The belt portion 7 further functions to inhibit deformation of the
heavy duty pneumatic tire 1 due to a change in load working on the
heavy duty pneumatic tire 1 and due to rotation of the heavy duty
pneumatic tire 1, as well as to ease impact inputted from the road
surface by absorbing the impact. Moreover, the belt portion 7 is
embedded in the tread rubber of the tread portion 5, and extending
therein in the tire circumferential direction C.
[0036] In this embodiment, the belt portion 7 is formed by stacking
six belt layers, namely, a first belt layer 1B, a second belt layer
2B, a third belt layer 3B, a fourth belt layer 4B, a fifth belt
layer 5B and a sixth belt layer 5B, in this order from the inside
to the outside in the tire radial direction R.

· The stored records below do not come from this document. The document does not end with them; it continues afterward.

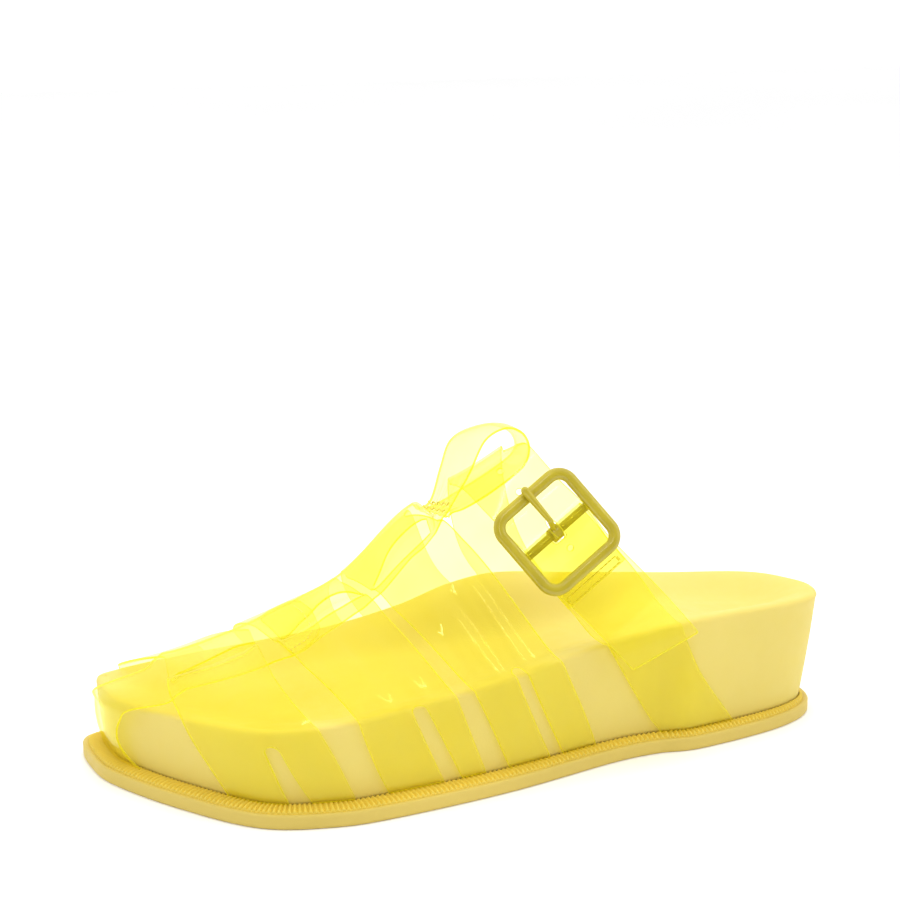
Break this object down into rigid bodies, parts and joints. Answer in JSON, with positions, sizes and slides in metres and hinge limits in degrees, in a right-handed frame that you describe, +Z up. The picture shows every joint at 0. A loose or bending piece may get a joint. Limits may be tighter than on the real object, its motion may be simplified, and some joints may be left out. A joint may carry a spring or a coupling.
{
  "type": "platform clog with a buckled strap upper",
  "caption": "Left platform mule clog: a thick footbed on a rubber outsole, an upper of clear flexible straps woven over the foot, and a square prong buckle.",
  "frame": {"origin": "middle of the outsole's underside, at the centre of the whole shoe's bounding box", "axes": "+X to the inner (medial) side of a left shoe, +Y to the toe, +Z up"},
  "size_m": [0.1078, 0.2533, 0.111],
  "materials": {
    "outsole_rubber": "matte moulded",
    "footbed_foam": "matte moulded foam",
    "filler": "matte",
    "clear_pvc": "glossy clear",
    "buckle_enamel": "gloss enamel",
    "thread": "twisted thread"
  },
  "bodies": {
    "root": {"outsole": "outsole_rubber", "ribbed_welt": "outsole_rubber", "filler_board": "filler", "footbed": "footbed_foam", "toe_strap": "clear_pvc", "vamp_strap": "clear_pvc", "front_band": "clear_pvc", "middle_band": "clear_pvc", "rear_band": "clear_pvc", "anchor_strap": "clear_pvc", "buckle_strap": "clear_pvc", "loop_stitching": "thread", "anchor_stitching": "thread", "toe_stitching": "thread"},
    "buckle": {"buckle_frame": "buckle_enamel", "buckle_bar": "buckle_enamel"},
    "prong": {"buckle_prong": "buckle_enamel"}
  },
  "joints": [
    {"name": "buckle_tilt", "type": "hinge", "parent": "root", "child": "buckle", "pos_m": [-0.0233, -0.0179, 0.0774], "axis": [0.0465, -0.8258, 0.5621], "range_deg": [-3, 3]},
    {"name": "prong_hinge", "type": "hinge", "parent": "buckle", "child": "prong", "pos_m": [-0.0233, -0.0179, 0.0774], "axis": [0.0465, -0.8258, 0.5621], "range_deg": [0, 60]}
  ]
}
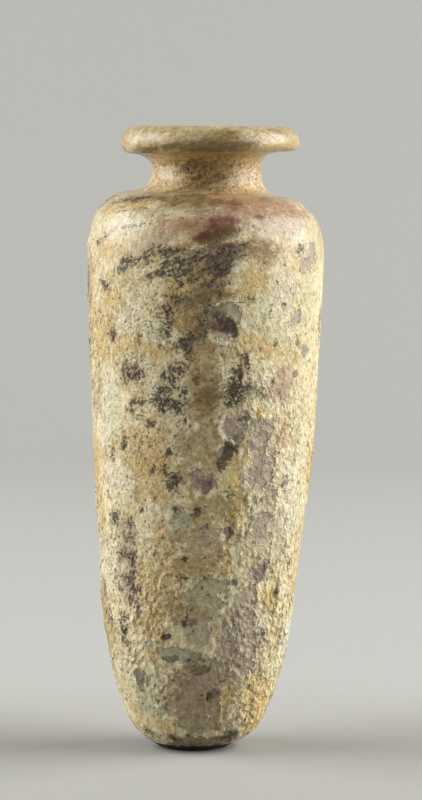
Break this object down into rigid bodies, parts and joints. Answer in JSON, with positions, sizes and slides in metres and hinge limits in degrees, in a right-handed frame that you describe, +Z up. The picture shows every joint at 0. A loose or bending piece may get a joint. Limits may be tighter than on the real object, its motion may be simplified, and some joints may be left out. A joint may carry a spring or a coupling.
{
  "type": "glass unguentarium",
  "caption": "Small free-blown glass oil flask with a broad rolled lip, short waisted neck, high shoulders and a long tapering body, hollow and open at the mouth, under a weathered crust.",
  "frame": {"origin": "on the surface it stands on, under the middle of the flask's bounding box", "axes": "+Z up along the flask towards its mouth; the camera of the picture looks along +Y"},
  "size_m": [0.0456, 0.0456, 0.1201],
  "materials": {
    "weathered_glass": "opaque cream and brown weathering crust, mostly matt, flaked to a faintly iridescent satin layer"
  },
  "bodies": {
    "root": {"unguentarium": "weathered_glass"}
  },
  "joints": []
}
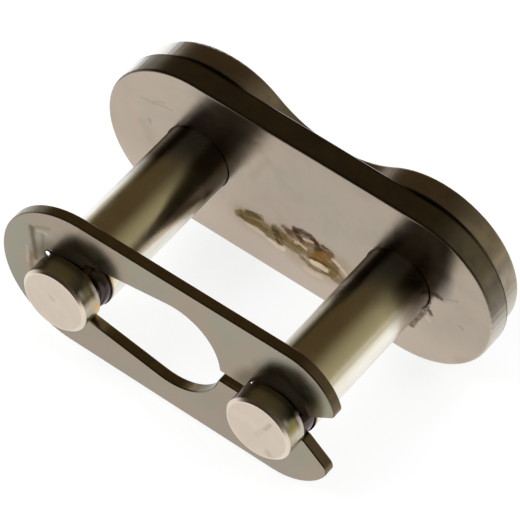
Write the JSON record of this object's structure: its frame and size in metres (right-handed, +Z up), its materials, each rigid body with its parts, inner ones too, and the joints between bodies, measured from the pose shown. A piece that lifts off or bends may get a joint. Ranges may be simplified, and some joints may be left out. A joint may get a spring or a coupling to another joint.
{
  "type": "chain connecting link",
  "caption": "Roller chain connecting link: figure-eight pin plate with riveted pins, slip-on cover plate and open-ended spring clip snapped into grooves.",
  "frame": {"origin": "midway between the two pin axes and halfway along the length of the pins", "axes": "+X along the pitch, from the closed end of the clip to its open end; -Y along the pins, from the pin plate to the clip; +Z up across the plates"},
  "size_m": [0.0242, 0.0156, 0.0104],
  "materials": {
    "plate_steel": "satin, lightly oiled",
    "pin_steel": "ground, oiled",
    "clip_steel": "tempered spring steel, smooth and oiled"
  },
  "bodies": {
    "pin_link": {"pin_plate": "plate_steel", "pin_left": "pin_steel", "pin_right": "pin_steel"},
    "cover": {"cover_plate": "plate_steel"},
    "clip": {"spring_clip": "clip_steel"}
  },
  "joints": [
    {"name": "cover_slide", "type": "slide", "parent": "pin_link", "child": "cover", "axis": [0, -1, 0], "range_m": [0, 0.0099]},
    {"name": "clip_release", "type": "slide", "parent": "pin_link", "child": "clip", "axis": [-1, 0, 0], "range_m": [0, 0.0045], "deforming": ["spring_clip"]}
  ]
}
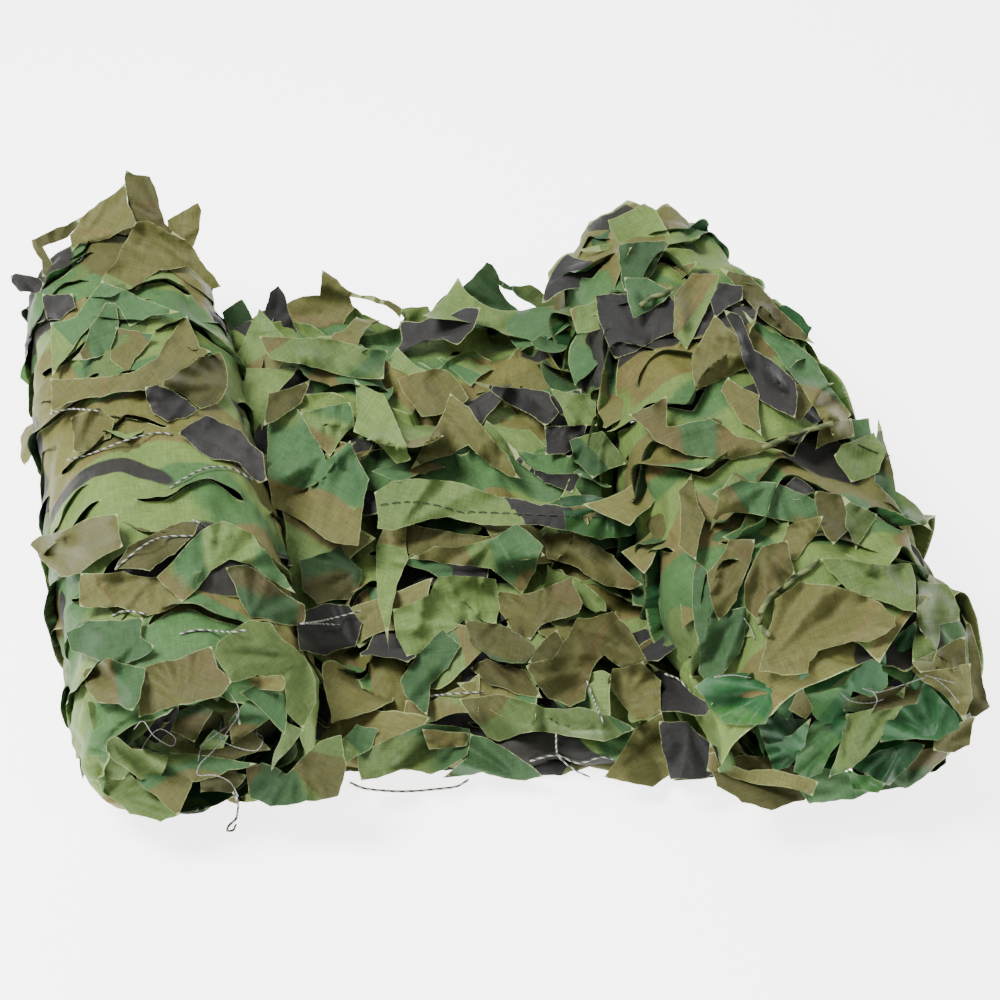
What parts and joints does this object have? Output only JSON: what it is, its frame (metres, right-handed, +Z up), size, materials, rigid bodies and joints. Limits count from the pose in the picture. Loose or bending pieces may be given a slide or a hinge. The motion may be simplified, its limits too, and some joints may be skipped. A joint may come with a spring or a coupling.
{
  "type": "camouflage net",
  "caption": "Leaf-cut camouflage net in woodland colours, folded in three and rolled up from both ends, with an open stretch of cloth between the rolls.",
  "frame": {"origin": "middle of the bundle's footprint, on the floor", "axes": "+X from the smaller left roll across to the larger right roll, +Y from the open front ends of the rolls to their back ends, +Z up"},
  "size_m": [0.6852, 0.5588, 0.1427],
  "materials": {
    "cloth": "thin coated polyester cloth, woodland print, heat-cut edges",
    "twine": "thin twisted two-ply twine"
  },
  "bodies": {
    "root": {"left_roll": "cloth", "right_roll": "cloth", "open_stretch": "cloth", "tie_loop": "twine", "edge_twine": "twine"}
  },
  "joints": []
}
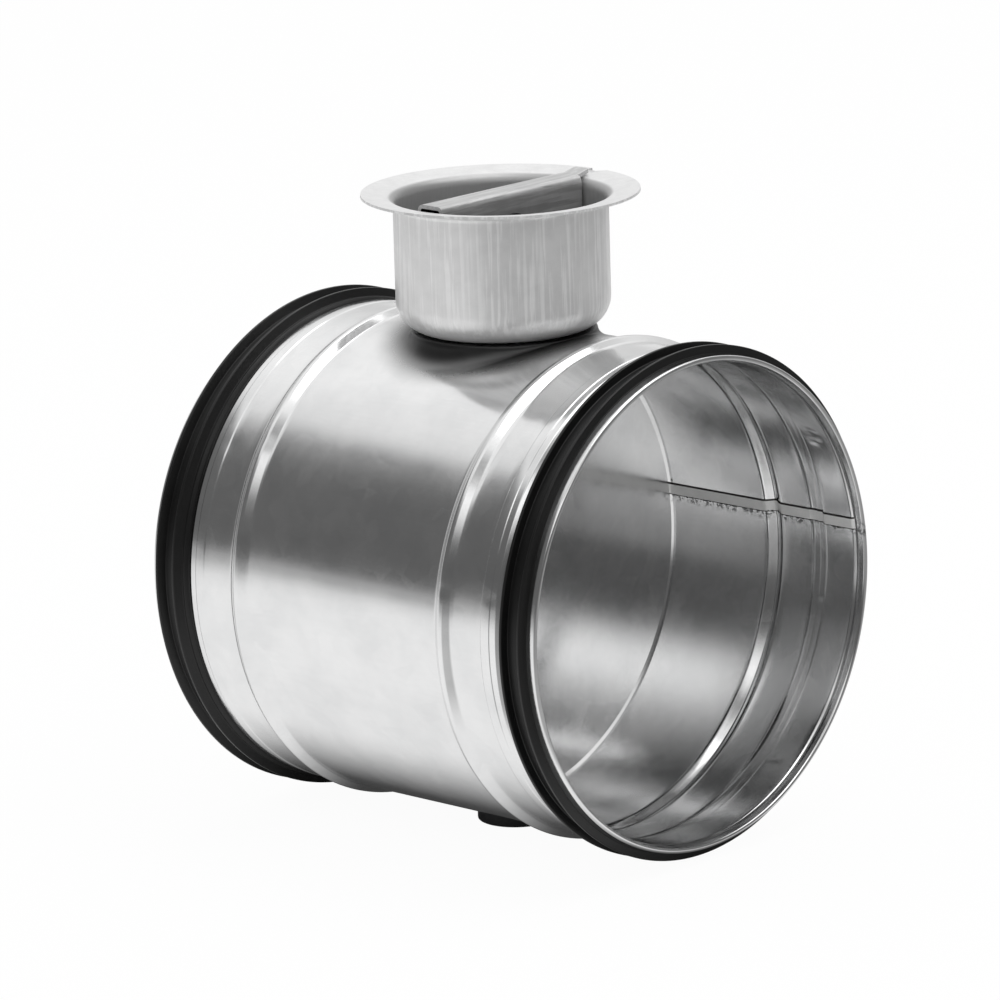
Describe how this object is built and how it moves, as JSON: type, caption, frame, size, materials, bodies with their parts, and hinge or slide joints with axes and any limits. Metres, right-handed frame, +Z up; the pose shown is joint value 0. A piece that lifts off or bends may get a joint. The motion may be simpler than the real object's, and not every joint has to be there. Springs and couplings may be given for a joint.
{
  "type": "volume control damper",
  "caption": "round duct volume control damper with a flat blade on a spindle, a raised cup with a folded handle, and double-lip rubber gaskets on both spigots",
  "frame": {"origin": "centre of the round foot under the casing, on the surface the part stands on, below the crossing of the duct axis and the spindle axis", "axes": "+X along the duct towards the outlet, +Z up along the spindle towards the handle, +Y across"},
  "size_m": [0.168, 0.1652, 0.2095],
  "materials": {
    "galvanised": "hot-dip galvanised steel sheet with fine spangle",
    "drawn_steel": "deep-drawn zinc-coated sheet, satin",
    "epdm": "black EPDM rubber, smooth",
    "black_nylon": "black glass-filled nylon",
    "zinc_plated": "bright zinc-plated steel",
    "black_oxide": "black oxide steel",
    "spring_steel": "phosphated spring steel"
  },
  "bodies": {
    "casing": {"casing": "galvanised", "outlet_gasket": "epdm", "inlet_gasket": "epdm", "cup": "drawn_steel", "cup_rivets": "zinc_plated", "stop_pin": "zinc_plated", "upper_bush": "black_nylon", "lower_bush": "black_nylon", "bush_clips": "spring_steel", "spindle_seal": "epdm"},
    "blade": {"blade": "galvanised", "spindle": "zinc_plated", "pivot": "zinc_plated", "spindle_strap": "galvanised", "pivot_strap": "galvanised", "blade_rivets": "zinc_plated", "stop_plate": "zinc_plated", "spring_washer": "spring_steel", "retaining_ring": "spring_steel", "handle": "drawn_steel", "handle_screw": "black_oxide", "handle_washer": "zinc_plated", "handle_nut": "zinc_plated"}
  },
  "joints": [
    {"name": "blade_turn", "type": "hinge", "parent": "casing", "child": "blade", "pos_m": [0, 0, 0.084], "axis": [0, 0, 1], "range_deg": [0, 90]}
  ]
}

[0037] Specifically, in this embodiment, among the multiple belt
layers, the first belt layer 1B is placed on the innermost side of
the tire in the tire radial direction R. Furthermore, the second
belt layer 2B is placed on the outer side of the first belt layer
1B in the tire radial direction R. The third belt layer 3B is
placed on the outer side of the second belt layer 2B in the tire
radial direction R. The fourth belt layer 4B is placed on the outer
side of the third belt layer 3B in the tire radial direction R. The
fifth belt layer 5B is placed on the outer side of the fourth belt
layer 4B in the tire radial direction R. Among the multiple belt
layers, the sixth belt layer 6B is placed on the outermost side of
the tire in the tire radial direction R.
[0038] It should be noted that cords 9a, 9b, 9c, 9d, 9e, 9f are
embedded in the belt layers 1B, 2B, 3B, 4B, 5B, 6B, respectively.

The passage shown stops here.